Qualifiers: ROU, AUS, CZE, USA
Women’s Quadruple Sculls (W4x) – Heats
The time trial for the women’s quadruple sculls divided the boats into two heats with the first boat in each heat getting to go directly to the finals on Sunday. Germany raced in Heat One and recorded the fastest time overall of 6:48. Germany won the Rio Olympics in this boat class and they have been rebuilding their crew throughout this Olympic cycle. For Heat Two it was Poland that took a direct path to the final. Poland are the reigning World Champions but they have not been dominating this season. They finished second at World Rowing Cup II last month.
Qualifiers: GER, POL
Men’s Quadruple Sculls (M4x) – Heats
Divided into two heats, this time trial required the boat to finish first for a direct path to the final on Sunday. The two first-place boats finished with almost identical times of 6:12. This went to Poland in Heat One and Great Britain in Heat Two. Last time these two crews met was at World Rowing Cup II last month. On this occasion Poland took gold and the British finished fifth. Has Great Britain stepped up a notch? These two crews will meet in the final.
Qualifiers: POL, GBR
Women’s Eight (W8+) – Heats
This boat class had attracted ten countries and they were divided into two heats for this time trial. To go directly to the final on Sunday a crew had to have the first or second fastest time of their heat. Heat One had Australia record the fastest time of 6:35. This may not have been a surprise as Australia won at World Rowing Cup II last month in Poznan.
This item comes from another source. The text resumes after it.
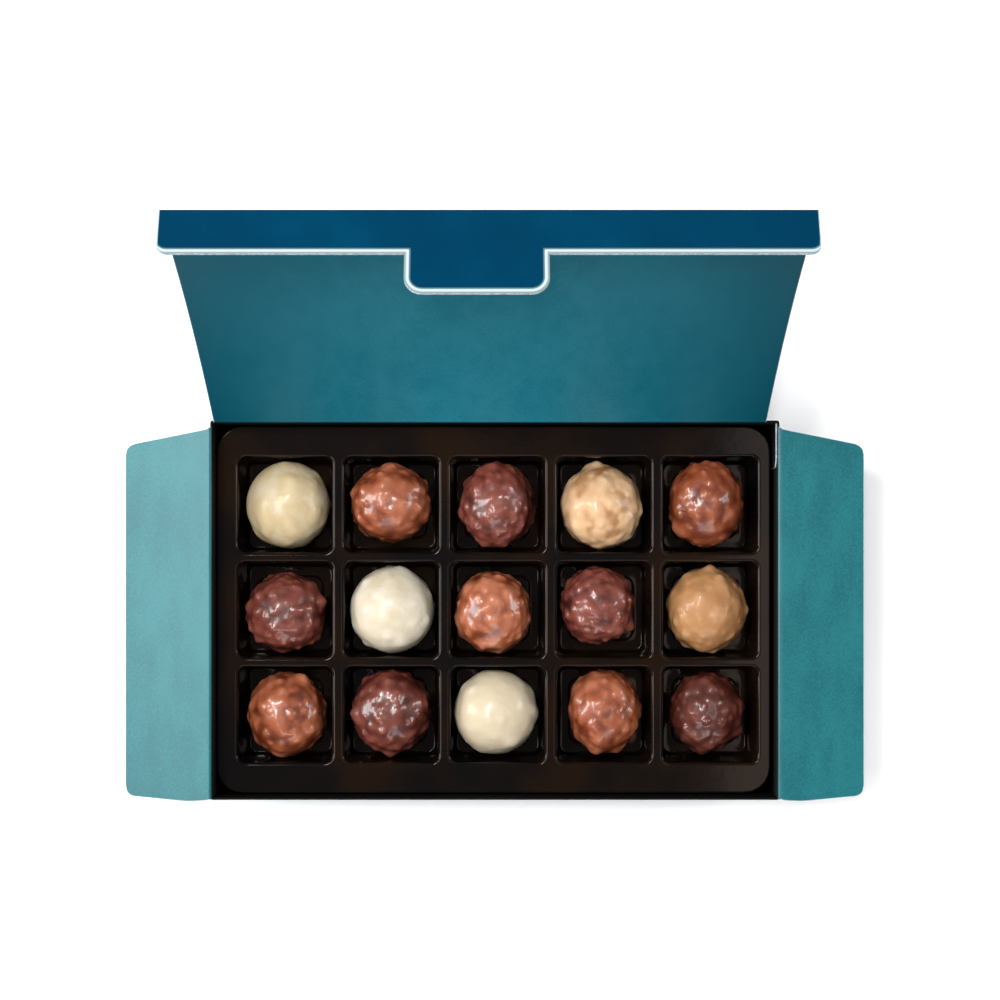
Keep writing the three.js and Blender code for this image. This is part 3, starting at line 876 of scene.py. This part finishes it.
def tray_plastic():
    finish = Finish("tray_plastic", Specular_IOR_Level=0.16, Specular_Tint=(1.0, 0.84, 0.76, 1.0))
    drift = finish.noise(30, detail=2)
    haze = finish.noise(4, detail=3)
    # The brown is partly the plastic's own tint and partly painted warm reflection, spread at random by the
    # drift.
    finish.set(Base_Color=finish.mix(drift.between(0.35, 0.7), TRAY_BLACK, TRAY_BROWN_AND_REFLECTION))
    finish.set(Roughness=0.06 + haze * 0.06)
    finish.set(Normal=finish.bump(haze, 0.05, strength=0.25))
    return finish.material


# %% [markdown]
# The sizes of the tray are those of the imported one, with softer rounds. A well's rings lead from its rim
# to the middle of its pad, and all wells are alike.

# %% Tray
TRAY_CORNER = 9.0
TRAY_LIP = 4.0
BORDER_ROUND = 0.5
TRAY_SHEET = 0.45
COLUMN_PITCH, ROW_PITCH = 36.65, 36.2
ARRAY_OFFSET = 0.97
PLACES = [(row, column) for row in range(3) for column in range(5)]
CELL_WIDTH, CELL_DEPTH, CELL_CORNER = 32.4, 33.0, 2.5
CELL_DRAFT = math.radians(3.0)
SHOULDER = 1.1
FOOT_ROUND = 0.9
PAD_SIZE, PAD_HEIGHT, PAD_CORNER = 22.0, 0.8, 3.0
# The rings of the pad: how much larger than the pad, and how much of its height they have risen
PAD_STEPS = ((1.6, 0.0), (1.1, 0.05), (0.6, 0.5), (0.1, 0.95), (-0.5, 1.0), (-6, 1.0), (-16, 1.0))
CELL_FLOOR = 1.6
FLAT_LEDGE = 0.12
tray_low, tray_high = corners_mm("tray")
TRAY_TOP = tray_high[2]


def cell_centre(row, column):
    """The middle of a well, with row 0 at the back and column 0 at the left."""
    return np.array([ARRAY_OFFSET + (column - 2) * COLUMN_PITCH, (1 - row) * ROW_PITCH])


def well_levels():
    """The rings of a well from its rim to the middle of its pad, as (how much wider than the opening,
    corner, height) on each side."""
    levels = [(SHOULDER + FLAT_LEDGE, CELL_CORNER + SHOULDER, TRAY_TOP)]
    for angle in np.linspace(0, math.pi / 2 - CELL_DRAFT, 7):
        wider = SHOULDER * (1 - math.sin(angle))
        levels.append((wider, CELL_CORNER + wider, TRAY_TOP - SHOULDER * (1 - math.cos(angle))))
    top, foot = levels[-1][2], CELL_FLOOR + FOOT_ROUND
    for height in np.linspace(top, foot, 5)[1:]:
        narrower = (TRAY_TOP - height) * math.tan(CELL_DRAFT)
        levels.append((-narrower, CELL_CORNER, height))
    narrow = -levels[-1][0]
    for angle in np.linspace(0, math.pi / 2, 6)[1:]:
        inset = narrow + FOOT_ROUND * (1 - math.cos(angle))
        height = foot - FOOT_ROUND * math.sin(angle)
        levels.append((-inset, CELL_CORNER, height))
    return levels


def well_surface(centre):
    """The points of one well. The pad in its floor is a smaller stack of rings with a smooth step."""
    levels = [
        (ring(CELL_WIDTH + 2 * wider, CELL_DEPTH + 2 * wider, corner), height)
        for wider, corner, height in well_levels()
    ]
    for larger, rise in PAD_STEPS:
        size = PAD_SIZE + larger
        corner = min(PAD_CORNER + larger / 2, size / 2 - 0.1) if larger > -6 else 1.0
        levels.append((ring(size, size, corner), CELL_FLOOR + rise * PAD_HEIGHT))
    return stacked(levels) + [*centre, 0]


def inside_rounded(points, centre, width, depth, corner):
    """Whether each point lies inside a rounded rectangle: its distance past the corner circles is less
    than their radius."""
    past = np.abs(points - centre) - np.array([width / 2 - corner, depth / 2 - corner])
    outside = np.linalg.norm(np.clip(past, 0, None), axis=1)
    return outside < corner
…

Poznan was their first international race of the season. Russia also qualified for the final from this heat. Their time was 6:42. In Heat Two the fastest time overall was recorded by New Zealand. The New Zealand crew recorded a time of 6:29. This was ahead of Canada who also qualified for the final. New Zealand come to Rotterdam after winning at the Henley Royal Regatta last weekend.
Qualifiers: AUS, RUS, NZL, CAN
Men’s Eight (M8+) – Heats
The men’s eight had their time trial divided into two heats. This meant that in each heat the crew had to finish first to get to go directly to Sunday’s final. All other crews would need to go to the repechage. In Heat One the World Champion crew of Germany had the fastest time. But this time of 5:47 was not the fastest overall. This honour went to Great Britain, the winner of Heat Two. Great Britain finished second to Germany at last month’s World Rowing Cup II. Today they recorded a time of 5:44. This was faster than New Zealand who beat Great Britain at the Henley Royal Regatta last weekend, but their second place today means they have to go to a repechage.